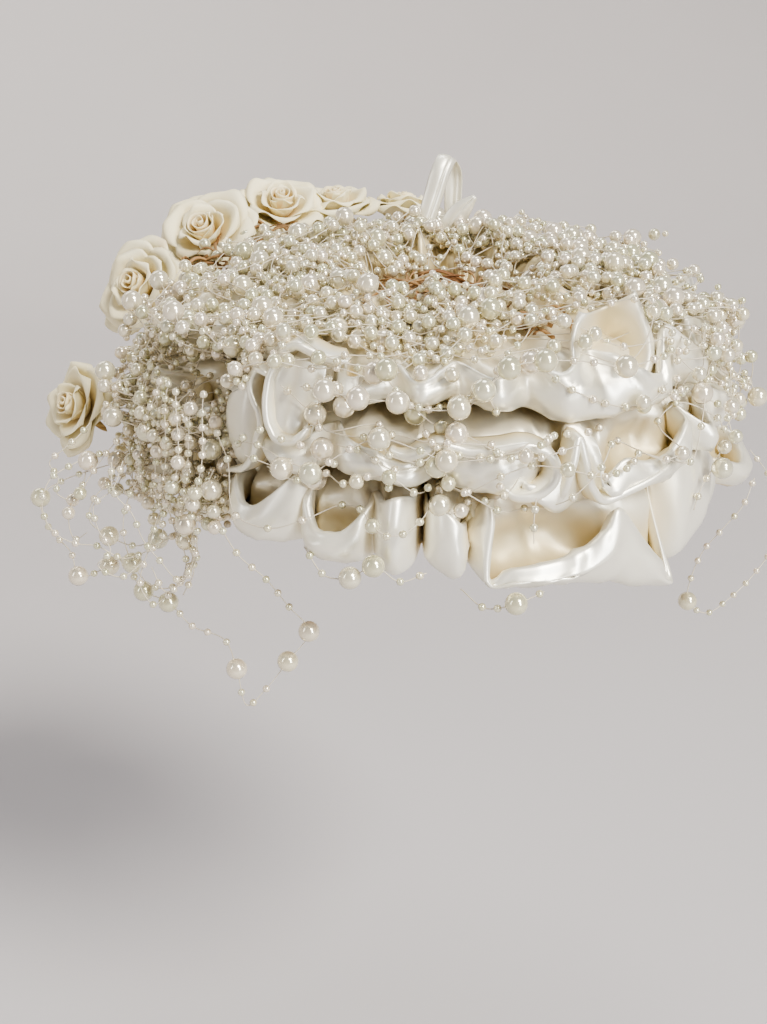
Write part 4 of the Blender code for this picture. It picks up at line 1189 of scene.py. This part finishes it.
def readStops(route):
    # the places of the stops, which of them carry a pearl, and the radius it has
    places = np.array([stop[:3] for stop in route], float)
    kind = np.array([(*stop, 0)[3] for stop in route])
    return places, kind > 0, np.where(kind == 1, garland["largeRadius"], garland["middleRadius"])


def stringBeads(name, node, path, large, sizes, random):
    # seed beads every pitch of the path except where a larger pearl sits
    before, after = garland["ends"]
    at = np.arange(before, lengthsAlong(path)[-1] - after, garland["pitch"])
    seeds = readAlong(path, at + random.uniform(-garland["jitter"], garland["jitter"], len(at)))
    if len(large):
        clear = (np.linalg.norm(seeds[:, None] - large[None], axis=-1) - sizes).min(axis=1)
        seeds = seeds[clear > garland["seedRadius"] + garland["pearlGap"]]
    points = np.concatenate((seeds, large))
    radii = np.concatenate((np.full(len(seeds), garland["seedRadius"]), sizes))
    parts = beadMesh(points, radii, random.uniform(0, 1, len(points)))
    makePiece(name, [*parts, lineMesh(path)], node, [pearlCoat, nylon])


def makeChain(chain, random):
    # the route read finely in azimuth and elevation, and set down at the satin's reach plus its height
    route, carries, radii = readStops(chain["route"])
    fine = evenPath(route, 30 * len(route))
    path = evenPath(worn(overSatin(*fine.T))[::6], 10 * len(route))
    spots = worn(overSatin(route[:, 0], route[:, 1], route[:, 2] + radii - 1))
    stringBeads(chain["name"], None, path, spots[carries], radii[carries], random)


for chain in chains:
    makeChain(chain, np.random.default_rng(hat["seed"] + len(chain["route"])))


# Curtain: short strands that hang close together down the left side

curtain = {
    "strands": 16,
    "from": -47.0,
    "to": -104.0,
    "top": -10.0,
    "bottom": -66.0,
    "radius": 124.0,
    "pitch": 5.2,
    "middle": 0.12,             # share of middle beads
    "steps": 30,
    "tuck": 8.0,                # how far the top of a strand lies further in
    "sway": (1, 3),             # degrees
}


def makeCurtain():
    # each strand hangs from the top to the bottom with a slow sway in azimuth, tucked in a little at its top
    random = np.random.default_rng(hat["seed"])
    parts = []
    for azimuth in np.linspace(curtain["from"], curtain["to"], curtain["strands"]):
        azimuth = azimuth + random.uniform(-1.6, 1.6)
        t = np.linspace(0, 1, curtain["steps"])
        top = curtain["top"] + random.uniform(-4, 4)
        height = top + t * (curtain["bottom"] - curtain["top"] + random.uniform(-5, 9))
        radius = curtain["radius"] + random.uniform(-2, 2) - curtain["tuck"] * (1 - t) ** 3
        sway = random.uniform(*curtain["sway"]) * np.sin(2 * np.pi * (0.9 * t + random.uniform(0, 1)))
        path = worn(level(azimuth + sway, radius, height))
        at = np.arange(1.5, lengthsAlong(path)[-1], curtain["pitch"])
        beads = readAlong(path, at + random.uniform(-0.8, 0.8, len(at)))
        isMiddle = random.uniform(0, 1, len(at)) < curtain["middle"]
        radii = np.where(isMiddle, garland["middleRadius"], garland["seedRadius"])
        parts.extend([*beadMesh(beads, radii, random.uniform(0, 1, len(at))), lineMesh(path)])
    makePiece("garlandCurtain", parts, None, [pearlCoat, nylon])


makeCurtain()
print("chains and curtain hung")


# Single strings in worn millimetres: the large pearls where the photograph shows them, seed beads between.
# A fourth number sets a pearl as in the chains

strings = [
    dict(name="stringLeftLong", node="pearl_string_left_long", route=[
        (-80, -86, -62), (-74, -87, -72), (-65, -84, -82), (-57, -79, -95), (-50, -76, -106, 1),
        (-58, -76, -118, 1), (-67, -76, -130), (-73, -76, -136), (-77, -76, -121, 1), (-82, -66, -114),
        (-96, -58, -111), (-105, -52, -104, 1), (-115, -48, -101, 1), (-124, -40, -91),
        (-130, -36, -95, 1), (-143, -34, -100, 1), (-146, -30, -92), (-155, -26, -83),
        (-159, -20, -72, 1), (-152, -10, -68), (-142, -2, -66), (-131, 4, -64)]),
    dict(name="stringLeftShort", node="pearl_string_left_short", route=[
        (-127, -30, -62), (-134, -33, -67), (-137, -34, -77), (-129, -38, -82, 1), (-118, -44, -84),
        (-108, -50, -79, 1), (-96, -60, -76, 1), (-93, -63, -86), (-98, -60, -98)]),
    dict(name="stringRight", node="pearl_string_right", route=[
        (129, -3, -69), (124, -8, -79), (116, -9, -89), (109, -8, -99), (105, -8, -110),
        (104, -8, -121, 1), (113, -4, -128), (124, 4, -125), (136, 12, -117), (146, 18, -104),
        (147, 20, -88), (140, 18, -73), (131, 15, -62)]),
    dict(name="stringBrim", node="pearl_string_brim", route=[
        (-50, -96, -66), (-42, -104, -74), (-34, -108, -73, 1), (-26, -110, -68, 1), (-17, -109, -74),
        (-8, -106, -72)]),
    dict(name="stringBoat", node="pearl_string_boat", route=[
        (32, -108, -78), (22, -114, -80, 1), (12, -108, -84), (4, -100, -80)]),
    dict(name="stringFrontHigh", node="pearl_string_front_high", route=[
        (-50, -98, -9), (-42, -104, -9, 1), (-31, -107, -11, 1), (-18, -108, -12, 1), (-6, -107, -15),
        (2, -108, -14, 1), (10, -108, -8, 1), (18, -107, -1, 1), (30, -105, 1, 1), (43, -101, 0),
        (58, -95, -3, 1), (70, -86, -2), (77, -78, -2)]),
    dict(name="stringFrontLow", node="pearl_string_front_low", route=[
        (-70, -93, -34), (-57, -99, -37, 1), (-47, -105, -37, 1), (-37, -107, -30), (-24, -109, -24, 1),
        (-12, -111, -27), (-2, -111, -31, 1), (12, -112, -30), (28, -111, -30), (42, -106, -27)]),
    dict(name="stringLeftInner", route=[
        (-93, -60, -49), (-100, -62, -56), (-105, -62, -65), (-109, -62, -77), (-113, -60, -97),
        (-109, -60, -102), (-105, -60, -99), (-97, -62, -90), (-93, -64, -78), (-95, -66, -72),
        (-98, -66, -69), (-89, -70, -57), (-83, -74, -45)]),
    dict(name="stringLeftOuter", route=[
        (-112, -50, -52), (-118, -50, -62), (-121, -50, -74), (-118, -52, -88, 1), (-110, -54, -97),
        (-101, -58, -95), (-96, -62, -84), (-100, -62, -70), (-104, -58, -56)]),
    dict(name="stringLeftBraid", route=[
        (-136, -52, -48), (-146, -56, -54), (-149, -58, -64), (-145, -58, -74), (-138, -58, -78),
        (-130, -58, -79), (-120, -58, -84), (-109, -58, -80), (-99, -58, -73), (-96, -62, -62)]),
    dict(name="stringLeftFork", route=[
        (-118, -58, -46), (-122, -62, -56), (-129, -62, -62), (-128, -62, -71), (-124, -62, -80),
        (-129, -62, -85), (-121, -62, -90), (-112, -62, -84)]),
    dict(name="stringLeftCross", route=[
        (-122, -60, -46), (-121, -64, -56), (-115, -64, -64), (-111, -64, -75), (-106, -64, -82),
        (-98, -66, -90), (-92, -68, -80), (-90, -70, -66)]),
    dict(name="stringLeftTail", route=[
        (-104, -62, -50), (-102, -66, -59), (-95, -66, -68, 1), (-91, -66, -77), (-95, -66, -88),
        (-104, -64, -95), (-109, -62, -86)]),
    dict(name="stringRose", route=[
        (-136, -26, -40), (-142, -30, -46), (-147, -30, -50), (-152, -30, -55), (-149, -30, -61),
        (-150, -30, -67), (-144, -30, -70, 2), (-139, -30, -62), (-137, -30, -54, 1), (-128, -34, -49)]),
    dict(name="stringRoseDrop", route=[
        (-122, -36, -42), (-129, -34, -50), (-135, -34, -58), (-140, -34, -66, 2), (-145, -34, -74, 2),
        (-143, -36, -84), (-137, -40, -80)]),
    dict(name="stringDrop", route=[
        (28, -110, -44), (27, -114, -50), (27, -116, -58)]),
]


def makeString(string, random):
    # a smooth line through the route with the larger pearls at their stops
    route, carries, radii = readStops(string["route"])
    path = evenPath(route, 12 * len(route))
    stringBeads(string["name"], string.get("node"), path, route[carries], radii[carries], random)


for string in strings:
    makeString(string, np.random.default_rng(hat["seed"] + len(string["route"])))
print("strings hung")


# Stage: a pale floor that turns up into a far wall all round, soft lights, and the camera

stage = {
    "floorHeight": -0.36,
    "floorRadius": 1.9,
    "wallRadius": 3.4,
    "wallHeight": 2.6,
    "around": 96,
    "lampAim": (0.0, 0.0, -0.03),
    "worldColour": (0.86, 0.86, 0.90, 1.0),
    "worldStrength": 0.20,
    "look": "AgX - Medium High Contrast",
    "cameraPlace": (-0.0226, -0.554, 0.0954),
    "cameraPitch": 72.0,
    "lens": 49.46,
}

# kind, place, size (a sun's angle in degrees, a box's width and height), power, colour
lamps = {
    "keySun": ("SUN", (0.55, -0.62, 0.78), 20.0, 3.6, (1.0, 0.965, 0.90)),
    "backSun": ("SUN", (-0.50, 0.75, 0.60), 40.0, 0.9, (1.0, 0.97, 0.94)),
    "rightBox": ("AREA", (0.55, -0.80, 0.20), (0.12, 0.5), 6.0, (0.92, 0.96, 1.0)),
    "leftBox": ("AREA", (-0.80, -0.55, 0.35), (0.12, 0.6), 1.3, (0.95, 0.97, 1.0)),
    "topBox": ("AREA", (0.05, 0.15, 0.80), (0.3, 0.3), 2.0, (0.95, 0.97, 1.0)),
}


def makeStage():
    # a bowl: flat to the floor radius, then a quarter circle up to the wall
    bend = np.linspace(0, np.pi / 2, 16)
    turn = stage["wallRadius"] - stage["floorRadius"]
    radius = np.concatenate(([0.0, 0.5], stage["floorRadius"] + turn * np.sin(bend), [stage["wallRadius"]]))
    height = np.concatenate(([0.0, 0.0], turn * (1 - np.cos(bend)), [stage["wallHeight"]]))
    height = height + stage["floorHeight"]
    angle = np.arange(stage["around"]) * 2 * np.pi / stage["around"]
    points = np.stack(np.broadcast_arrays(radius[:, None] * np.cos(angle), radius[:, None] * np.sin(angle),
                                          height[:, None]), axis=-1)
    quads = gridFaces(len(radius), stage["around"], closedColumns=True)
    mesh = bpy.data.meshes.new("paleFloor")
    mesh.from_pydata(points.reshape(-1, 3).tolist(), [], quads.tolist())
    mesh.shade_smooth()
    floor = bpy.data.objects.new("paleFloor", mesh)
    plaster = Finish("palePlaster", Roughness=0.85, Specular_IOR_Level=0.2)
    mesh.materials.append(plaster.paint(Base_Color=plaster.mix(plaster.noise(3.0), (0.55, 0.525, 0.525),
                                                               (0.58, 0.555, 0.555))))
    bpy.context.scene.collection.objects.link(floor)
    floor.visible_shadow = False    # the low key light shines in over the bowl's edge


def addLamp(name, kind, place, size, power, colour):
    # a sun shines along the line from its place to the origin, a box is turned to the lamp aim
    lamp = bpy.data.lights.new(name, kind)
    if kind == "SUN":
        lamp.angle = math.radians(size)
        aim = (0.0, 0.0, 0.0)
    else:
        lamp.shape = "RECTANGLE"
        lamp.size, lamp.size_y = size
        aim = stage["lampAim"]
    lamp.energy = power
    lamp.color = colour
    light = bpy.data.objects.new(name, lamp)
    light.location = place
    light.rotation_euler = (Vector(place) - Vector(aim)).to_track_quat("Z", "Y").to_euler()
    bpy.context.scene.collection.objects.link(light)


def makeCamera():
    # looks along +Y, down by 90 degrees less the pitch
    camera = bpy.data.objects.new("camera", bpy.data.cameras.new("camera"))
    camera.data.lens = stage["lens"]
    camera.data.clip_start = 0.01
    camera.location = stage["cameraPlace"]
    camera.rotation_euler = (math.radians(stage["cameraPitch"]), 0, 0)
    bpy.context.scene.collection.objects.link(camera)
    bpy.context.scene.camera = camera


makeStage()
for name, values in lamps.items():
    addLamp(name, *values)
world = bpy.data.worlds.new("studio")
world.use_nodes = True
background = world.node_tree.nodes["Background"]
background.inputs["Color"].default_value = stage["worldColour"]
background.inputs["Strength"].default_value = stage["worldStrength"]
bpy.context.scene.world = world
bpy.context.scene.view_settings.look = stage["look"]
makeCamera()
print("stage set")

### [Aim]
In the listing above, reproduce the first line and each one after it through the line that contains "return places, kind".

### [Answer for this exercise]
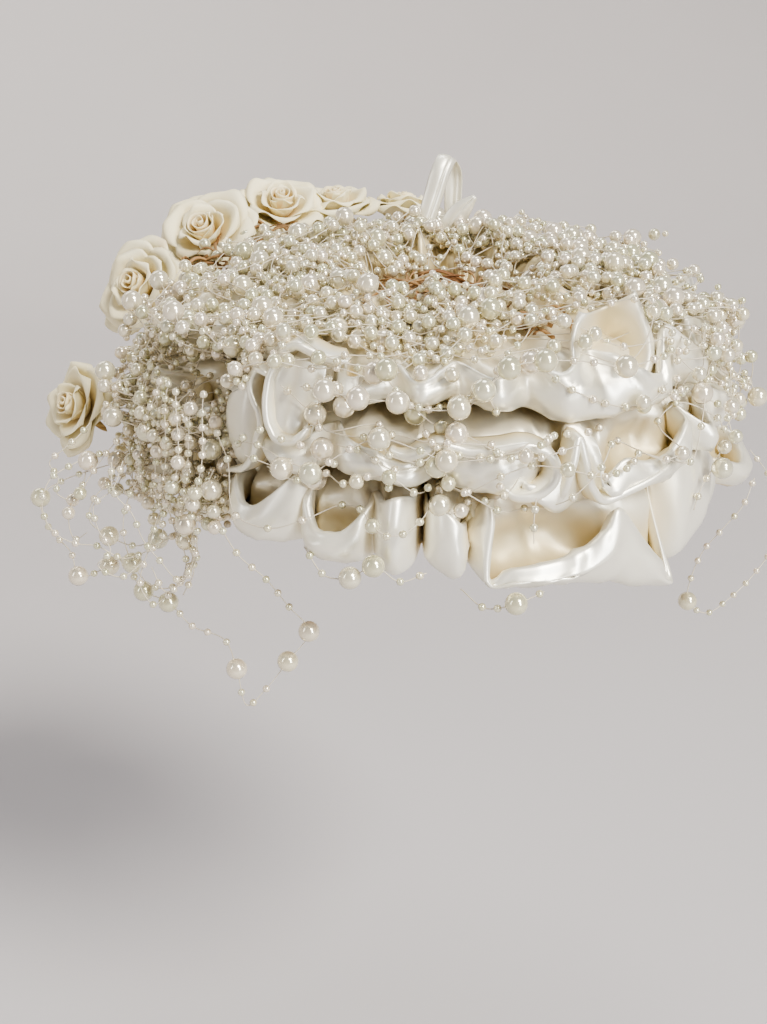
Write part 4 of the Blender code for this picture. It picks up at line 1189 of scene.py. This part finishes it.
def readStops(route):
    # the places of the stops, which of them carry a pearl, and the radius it has
    places = np.array([stop[:3] for stop in route], float)
    kind = np.array([(*stop, 0)[3] for stop in route])
    return places, kind > 0, np.where(kind == 1, garland["largeRadius"], garland["middleRadius"])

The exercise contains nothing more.